Before the Declaration of Independence (1776), two-thirds of the immigrants had come from England, but after that date they arrived in large numbers from Ireland. The Great Famine of 1845–49 drove 1.5 million Irish to seek homes in the New World, and the European revolutions of 1848 drove as many Germans to settle in Pennsylvania and the Midwest. After the close of the American Civil War, millions of Scandinavians, Slavs, and Italians crossed the ocean and eventually settled mostly in the North Central and Upper Midwest states. In some areas of South Carolina and Georgia, enslaved Africans working on rice and cotton plantations developed a contact language called Gullah, or Geechee, that made use of many structural and lexical features of their native languages. This variety of English is comparable to such contact languages as Sranan (Taki-taki) of Suriname and Melanesian Pidgins. The speech of the Atlantic Seaboard shows far greater differences in pronunciation, grammar, and vocabulary than that of any area in the North Central states, the Upper Midwest, the Rocky Mountains, or the Pacific Coast. Today, urbanization, quick transport, and television have tended to level out some dialectal differences in the United States. On the other hand, immigrant groups have introduced new varieties in which the influence of ethnic origins is evident, and some immigrant languages are widely spoken (notably Spanish, in the southeastern and southwestern states).

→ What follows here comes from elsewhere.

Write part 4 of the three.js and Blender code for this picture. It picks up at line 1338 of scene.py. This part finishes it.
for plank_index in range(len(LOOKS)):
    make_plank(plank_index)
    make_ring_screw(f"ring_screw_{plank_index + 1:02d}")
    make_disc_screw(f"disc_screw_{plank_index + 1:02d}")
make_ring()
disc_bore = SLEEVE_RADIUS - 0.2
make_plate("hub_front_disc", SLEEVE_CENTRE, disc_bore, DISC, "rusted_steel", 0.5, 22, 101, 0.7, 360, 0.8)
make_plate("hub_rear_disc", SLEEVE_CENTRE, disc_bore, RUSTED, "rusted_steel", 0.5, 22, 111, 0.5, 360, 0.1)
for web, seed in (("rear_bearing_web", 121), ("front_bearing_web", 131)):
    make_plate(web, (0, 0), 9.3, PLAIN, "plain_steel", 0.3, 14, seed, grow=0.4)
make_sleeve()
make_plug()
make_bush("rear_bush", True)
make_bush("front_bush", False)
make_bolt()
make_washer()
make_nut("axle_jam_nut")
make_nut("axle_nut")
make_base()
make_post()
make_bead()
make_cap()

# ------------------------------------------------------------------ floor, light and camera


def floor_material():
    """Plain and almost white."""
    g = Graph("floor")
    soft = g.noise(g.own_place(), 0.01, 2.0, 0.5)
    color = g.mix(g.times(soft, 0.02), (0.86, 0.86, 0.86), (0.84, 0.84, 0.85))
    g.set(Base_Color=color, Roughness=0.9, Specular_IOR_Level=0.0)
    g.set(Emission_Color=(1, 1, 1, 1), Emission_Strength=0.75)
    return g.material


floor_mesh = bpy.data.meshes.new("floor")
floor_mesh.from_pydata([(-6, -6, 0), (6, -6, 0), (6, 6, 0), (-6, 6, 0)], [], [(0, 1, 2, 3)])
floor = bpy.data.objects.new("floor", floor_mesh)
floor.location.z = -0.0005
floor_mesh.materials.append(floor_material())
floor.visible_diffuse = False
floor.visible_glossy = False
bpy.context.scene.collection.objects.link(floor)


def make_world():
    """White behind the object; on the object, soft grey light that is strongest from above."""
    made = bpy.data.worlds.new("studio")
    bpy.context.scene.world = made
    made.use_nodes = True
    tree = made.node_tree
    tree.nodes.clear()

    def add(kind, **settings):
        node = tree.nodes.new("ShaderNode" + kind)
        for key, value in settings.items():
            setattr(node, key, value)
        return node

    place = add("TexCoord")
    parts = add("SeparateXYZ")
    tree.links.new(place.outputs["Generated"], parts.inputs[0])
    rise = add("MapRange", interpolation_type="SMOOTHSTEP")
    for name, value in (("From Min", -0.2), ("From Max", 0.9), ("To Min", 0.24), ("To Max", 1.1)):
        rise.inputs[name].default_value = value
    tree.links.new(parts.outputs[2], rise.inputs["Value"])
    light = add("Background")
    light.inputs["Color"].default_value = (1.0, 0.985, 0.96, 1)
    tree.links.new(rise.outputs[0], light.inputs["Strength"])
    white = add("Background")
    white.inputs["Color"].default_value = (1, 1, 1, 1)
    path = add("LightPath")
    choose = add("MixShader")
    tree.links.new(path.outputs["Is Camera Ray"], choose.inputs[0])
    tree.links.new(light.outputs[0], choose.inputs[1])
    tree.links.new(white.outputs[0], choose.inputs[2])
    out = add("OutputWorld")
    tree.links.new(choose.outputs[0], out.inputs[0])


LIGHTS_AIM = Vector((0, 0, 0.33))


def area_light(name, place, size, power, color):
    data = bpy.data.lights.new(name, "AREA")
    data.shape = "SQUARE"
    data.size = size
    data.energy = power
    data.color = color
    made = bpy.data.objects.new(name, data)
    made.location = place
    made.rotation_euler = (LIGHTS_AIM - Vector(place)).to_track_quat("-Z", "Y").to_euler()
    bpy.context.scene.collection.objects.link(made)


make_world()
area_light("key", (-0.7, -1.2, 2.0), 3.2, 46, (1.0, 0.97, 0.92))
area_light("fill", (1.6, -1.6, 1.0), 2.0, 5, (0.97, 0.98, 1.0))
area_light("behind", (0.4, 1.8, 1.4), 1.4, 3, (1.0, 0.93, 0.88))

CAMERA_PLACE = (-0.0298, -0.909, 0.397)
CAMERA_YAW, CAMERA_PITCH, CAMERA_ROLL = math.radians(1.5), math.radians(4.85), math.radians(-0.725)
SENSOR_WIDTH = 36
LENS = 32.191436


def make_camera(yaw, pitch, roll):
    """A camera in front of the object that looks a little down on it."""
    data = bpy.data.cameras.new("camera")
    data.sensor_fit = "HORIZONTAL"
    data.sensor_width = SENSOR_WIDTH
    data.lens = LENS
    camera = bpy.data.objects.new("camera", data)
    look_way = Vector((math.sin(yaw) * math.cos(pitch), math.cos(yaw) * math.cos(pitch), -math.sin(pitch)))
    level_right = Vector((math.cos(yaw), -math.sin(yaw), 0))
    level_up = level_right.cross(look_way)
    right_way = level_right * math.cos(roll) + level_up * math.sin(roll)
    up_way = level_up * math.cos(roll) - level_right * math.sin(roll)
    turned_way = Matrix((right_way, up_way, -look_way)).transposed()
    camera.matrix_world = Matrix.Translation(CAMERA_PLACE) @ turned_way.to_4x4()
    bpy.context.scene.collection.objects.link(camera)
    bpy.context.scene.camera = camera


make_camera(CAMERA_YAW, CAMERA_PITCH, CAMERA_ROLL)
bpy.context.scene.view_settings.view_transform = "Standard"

The boundary with Canada nowhere corresponds to any boundary between dialects, and the influence of United States English is strong, being felt least in the Maritime Provinces and Newfoundland and Labrador. Nevertheless, in spite of the effect of this proximity to the United States, British influences are still potent in some of the larger cities; Scottish influences are well sustained in Ontario. Canada remains bilingual. Less than one-fourth of its people, living mostly in the province of Quebec, have French as their mother tongue.